#### Recorded information

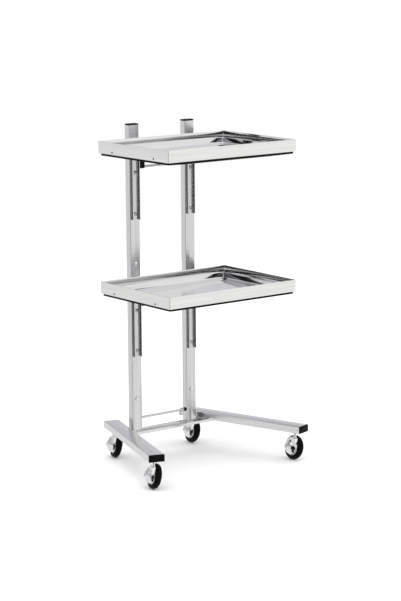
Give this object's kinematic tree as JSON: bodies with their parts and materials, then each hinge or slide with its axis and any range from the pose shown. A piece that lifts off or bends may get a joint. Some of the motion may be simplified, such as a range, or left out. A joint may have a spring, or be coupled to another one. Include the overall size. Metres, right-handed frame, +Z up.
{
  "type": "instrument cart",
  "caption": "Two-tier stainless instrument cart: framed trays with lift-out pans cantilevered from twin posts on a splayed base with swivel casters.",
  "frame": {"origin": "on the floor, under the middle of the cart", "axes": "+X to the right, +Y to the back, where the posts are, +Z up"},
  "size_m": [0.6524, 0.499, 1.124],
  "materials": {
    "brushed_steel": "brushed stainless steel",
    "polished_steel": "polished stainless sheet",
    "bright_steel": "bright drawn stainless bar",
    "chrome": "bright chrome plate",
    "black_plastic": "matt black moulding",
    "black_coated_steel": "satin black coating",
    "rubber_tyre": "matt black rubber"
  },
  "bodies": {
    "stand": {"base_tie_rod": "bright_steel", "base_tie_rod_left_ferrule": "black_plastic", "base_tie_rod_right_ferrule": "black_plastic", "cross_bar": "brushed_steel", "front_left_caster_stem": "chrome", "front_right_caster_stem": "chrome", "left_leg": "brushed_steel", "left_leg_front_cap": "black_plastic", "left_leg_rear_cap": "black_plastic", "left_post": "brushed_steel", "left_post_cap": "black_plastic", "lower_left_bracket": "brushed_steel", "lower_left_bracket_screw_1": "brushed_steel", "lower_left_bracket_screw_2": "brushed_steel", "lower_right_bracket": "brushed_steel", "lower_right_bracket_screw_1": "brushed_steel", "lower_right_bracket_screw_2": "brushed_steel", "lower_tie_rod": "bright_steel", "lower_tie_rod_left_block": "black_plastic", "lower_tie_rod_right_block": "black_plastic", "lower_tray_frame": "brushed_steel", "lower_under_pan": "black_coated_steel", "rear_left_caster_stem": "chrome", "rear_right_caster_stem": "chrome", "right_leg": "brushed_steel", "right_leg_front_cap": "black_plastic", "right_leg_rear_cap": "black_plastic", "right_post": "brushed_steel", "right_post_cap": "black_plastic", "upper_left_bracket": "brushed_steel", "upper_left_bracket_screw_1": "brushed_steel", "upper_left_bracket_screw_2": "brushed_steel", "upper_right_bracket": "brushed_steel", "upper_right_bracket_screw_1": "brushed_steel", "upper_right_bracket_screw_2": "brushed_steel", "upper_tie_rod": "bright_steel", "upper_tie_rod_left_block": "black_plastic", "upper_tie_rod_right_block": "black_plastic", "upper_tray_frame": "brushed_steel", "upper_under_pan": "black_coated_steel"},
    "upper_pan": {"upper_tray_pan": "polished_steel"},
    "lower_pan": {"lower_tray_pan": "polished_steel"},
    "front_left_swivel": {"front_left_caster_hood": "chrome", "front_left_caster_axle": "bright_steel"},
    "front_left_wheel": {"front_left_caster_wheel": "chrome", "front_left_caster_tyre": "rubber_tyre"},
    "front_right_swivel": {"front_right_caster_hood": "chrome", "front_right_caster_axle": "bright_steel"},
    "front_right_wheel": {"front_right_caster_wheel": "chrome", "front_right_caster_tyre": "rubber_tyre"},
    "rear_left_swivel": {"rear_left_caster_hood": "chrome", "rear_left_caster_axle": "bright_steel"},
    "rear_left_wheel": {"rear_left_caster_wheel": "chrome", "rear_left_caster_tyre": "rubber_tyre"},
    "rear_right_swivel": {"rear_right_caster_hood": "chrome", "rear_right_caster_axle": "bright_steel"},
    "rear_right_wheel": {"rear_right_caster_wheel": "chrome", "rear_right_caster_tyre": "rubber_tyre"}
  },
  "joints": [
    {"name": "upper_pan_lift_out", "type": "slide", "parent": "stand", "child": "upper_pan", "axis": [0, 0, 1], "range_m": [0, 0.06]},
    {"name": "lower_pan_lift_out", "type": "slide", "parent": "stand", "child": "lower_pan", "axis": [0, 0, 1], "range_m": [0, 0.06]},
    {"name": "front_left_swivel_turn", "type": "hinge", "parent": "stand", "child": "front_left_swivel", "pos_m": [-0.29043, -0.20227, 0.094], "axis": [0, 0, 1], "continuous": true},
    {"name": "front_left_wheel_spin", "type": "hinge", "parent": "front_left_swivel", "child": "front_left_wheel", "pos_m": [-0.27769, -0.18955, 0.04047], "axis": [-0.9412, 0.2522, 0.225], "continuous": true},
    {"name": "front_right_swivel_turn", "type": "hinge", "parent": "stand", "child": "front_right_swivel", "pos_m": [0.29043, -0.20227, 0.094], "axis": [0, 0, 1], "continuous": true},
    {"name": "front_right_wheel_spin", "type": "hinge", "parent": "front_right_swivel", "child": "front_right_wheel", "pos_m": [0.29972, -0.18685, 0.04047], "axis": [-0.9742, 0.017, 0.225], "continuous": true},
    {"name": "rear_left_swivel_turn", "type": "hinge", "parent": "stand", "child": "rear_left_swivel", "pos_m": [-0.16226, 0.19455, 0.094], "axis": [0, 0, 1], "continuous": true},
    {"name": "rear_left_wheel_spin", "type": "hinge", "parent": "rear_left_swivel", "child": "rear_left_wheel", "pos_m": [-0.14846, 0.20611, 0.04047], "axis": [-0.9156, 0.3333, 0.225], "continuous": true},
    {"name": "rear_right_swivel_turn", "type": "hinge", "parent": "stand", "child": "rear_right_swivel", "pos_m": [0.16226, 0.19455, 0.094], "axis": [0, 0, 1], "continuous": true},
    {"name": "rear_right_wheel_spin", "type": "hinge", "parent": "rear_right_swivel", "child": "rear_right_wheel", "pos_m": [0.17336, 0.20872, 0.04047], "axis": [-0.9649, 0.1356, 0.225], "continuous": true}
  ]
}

########

Print the material once more, exactly.

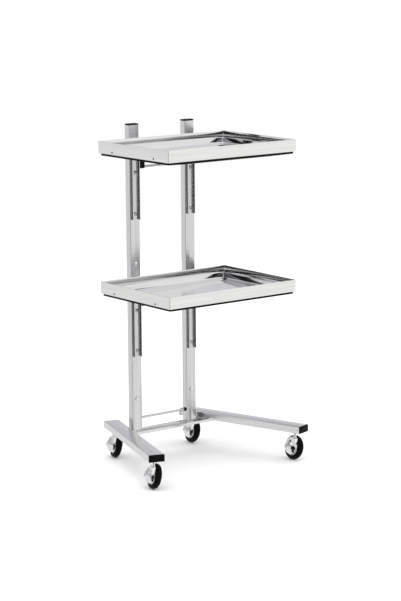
Give this object's kinematic tree as JSON: bodies with their parts and materials, then each hinge or slide with its axis and any range from the pose shown. A piece that lifts off or bends may get a joint. Some of the motion may be simplified, such as a range, or left out. A joint may have a spring, or be coupled to another one. Include the overall size. Metres, right-handed frame, +Z up.
{
  "type": "instrument cart",
  "caption": "Two-tier stainless instrument cart: framed trays with lift-out pans cantilevered from twin posts on a splayed base with swivel casters.",
  "frame": {"origin": "on the floor, under the middle of the cart", "axes": "+X to the right, +Y to the back, where the posts are, +Z up"},
  "size_m": [0.6524, 0.499, 1.124],
  "materials": {
    "brushed_steel": "brushed stainless steel",
    "polished_steel": "polished stainless sheet",
    "bright_steel": "bright drawn stainless bar",
    "chrome": "bright chrome plate",
    "black_plastic": "matt black moulding",
    "black_coated_steel": "satin black coating",
    "rubber_tyre": "matt black rubber"
  },
  "bodies": {
    "stand": {"base_tie_rod": "bright_steel", "base_tie_rod_left_ferrule": "black_plastic", "base_tie_rod_right_ferrule": "black_plastic", "cross_bar": "brushed_steel", "front_left_caster_stem": "chrome", "front_right_caster_stem": "chrome", "left_leg": "brushed_steel", "left_leg_front_cap": "black_plastic", "left_leg_rear_cap": "black_plastic", "left_post": "brushed_steel", "left_post_cap": "black_plastic", "lower_left_bracket": "brushed_steel", "lower_left_bracket_screw_1": "brushed_steel", "lower_left_bracket_screw_2": "brushed_steel", "lower_right_bracket": "brushed_steel", "lower_right_bracket_screw_1": "brushed_steel", "lower_right_bracket_screw_2": "brushed_steel", "lower_tie_rod": "bright_steel", "lower_tie_rod_left_block": "black_plastic", "lower_tie_rod_right_block": "black_plastic", "lower_tray_frame": "brushed_steel", "lower_under_pan": "black_coated_steel", "rear_left_caster_stem": "chrome", "rear_right_caster_stem": "chrome", "right_leg": "brushed_steel", "right_leg_front_cap": "black_plastic", "right_leg_rear_cap": "black_plastic", "right_post": "brushed_steel", "right_post_cap": "black_plastic", "upper_left_bracket": "brushed_steel", "upper_left_bracket_screw_1": "brushed_steel", "upper_left_bracket_screw_2": "brushed_steel", "upper_right_bracket": "brushed_steel", "upper_right_bracket_screw_1": "brushed_steel", "upper_right_bracket_screw_2": "brushed_steel", "upper_tie_rod": "bright_steel", "upper_tie_rod_left_block": "black_plastic", "upper_tie_rod_right_block": "black_plastic", "upper_tray_frame": "brushed_steel", "upper_under_pan": "black_coated_steel"},
    "upper_pan": {"upper_tray_pan": "polished_steel"},
    "lower_pan": {"lower_tray_pan": "polished_steel"},
    "front_left_swivel": {"front_left_caster_hood": "chrome", "front_left_caster_axle": "bright_steel"},
    "front_left_wheel": {"front_left_caster_wheel": "chrome", "front_left_caster_tyre": "rubber_tyre"},
    "front_right_swivel": {"front_right_caster_hood": "chrome", "front_right_caster_axle": "bright_steel"},
    "front_right_wheel": {"front_right_caster_wheel": "chrome", "front_right_caster_tyre": "rubber_tyre"},
    "rear_left_swivel": {"rear_left_caster_hood": "chrome", "rear_left_caster_axle": "bright_steel"},
    "rear_left_wheel": {"rear_left_caster_wheel": "chrome", "rear_left_caster_tyre": "rubber_tyre"},
    "rear_right_swivel": {"rear_right_caster_hood": "chrome", "rear_right_caster_axle": "bright_steel"},
    "rear_right_wheel": {"rear_right_caster_wheel": "chrome", "rear_right_caster_tyre": "rubber_tyre"}
  },
  "joints": [
    {"name": "upper_pan_lift_out", "type": "slide", "parent": "stand", "child": "upper_pan", "axis": [0, 0, 1], "range_m": [0, 0.06]},
    {"name": "lower_pan_lift_out", "type": "slide", "parent": "stand", "child": "lower_pan", "axis": [0, 0, 1], "range_m": [0, 0.06]},
    {"name": "front_left_swivel_turn", "type": "hinge", "parent": "stand", "child": "front_left_swivel", "pos_m": [-0.29043, -0.20227, 0.094], "axis": [0, 0, 1], "continuous": true},
    {"name": "front_left_wheel_spin", "type": "hinge", "parent": "front_left_swivel", "child": "front_left_wheel", "pos_m": [-0.27769, -0.18955, 0.04047], "axis": [-0.9412, 0.2522, 0.225], "continuous": true},
    {"name": "front_right_swivel_turn", "type": "hinge", "parent": "stand", "child": "front_right_swivel", "pos_m": [0.29043, -0.20227, 0.094], "axis": [0, 0, 1], "continuous": true},
    {"name": "front_right_wheel_spin", "type": "hinge", "parent": "front_right_swivel", "child": "front_right_wheel", "pos_m": [0.29972, -0.18685, 0.04047], "axis": [-0.9742, 0.017, 0.225], "continuous": true},
    {"name": "rear_left_swivel_turn", "type": "hinge", "parent": "stand", "child": "rear_left_swivel", "pos_m": [-0.16226, 0.19455, 0.094], "axis": [0, 0, 1], "continuous": true},
    {"name": "rear_left_wheel_spin", "type": "hinge", "parent": "rear_left_swivel", "child": "rear_left_wheel", "pos_m": [-0.14846, 0.20611, 0.04047], "axis": [-0.9156, 0.3333, 0.225], "continuous": true},
    {"name": "rear_right_swivel_turn", "type": "hinge", "parent": "stand", "child": "rear_right_swivel", "pos_m": [0.16226, 0.19455, 0.094], "axis": [0, 0, 1], "continuous": true},
    {"name": "rear_right_wheel_spin", "type": "hinge", "parent": "rear_right_swivel", "child": "rear_right_wheel", "pos_m": [0.17336, 0.20872, 0.04047], "axis": [-0.9649, 0.1356, 0.225], "continuous": true}
  ]
}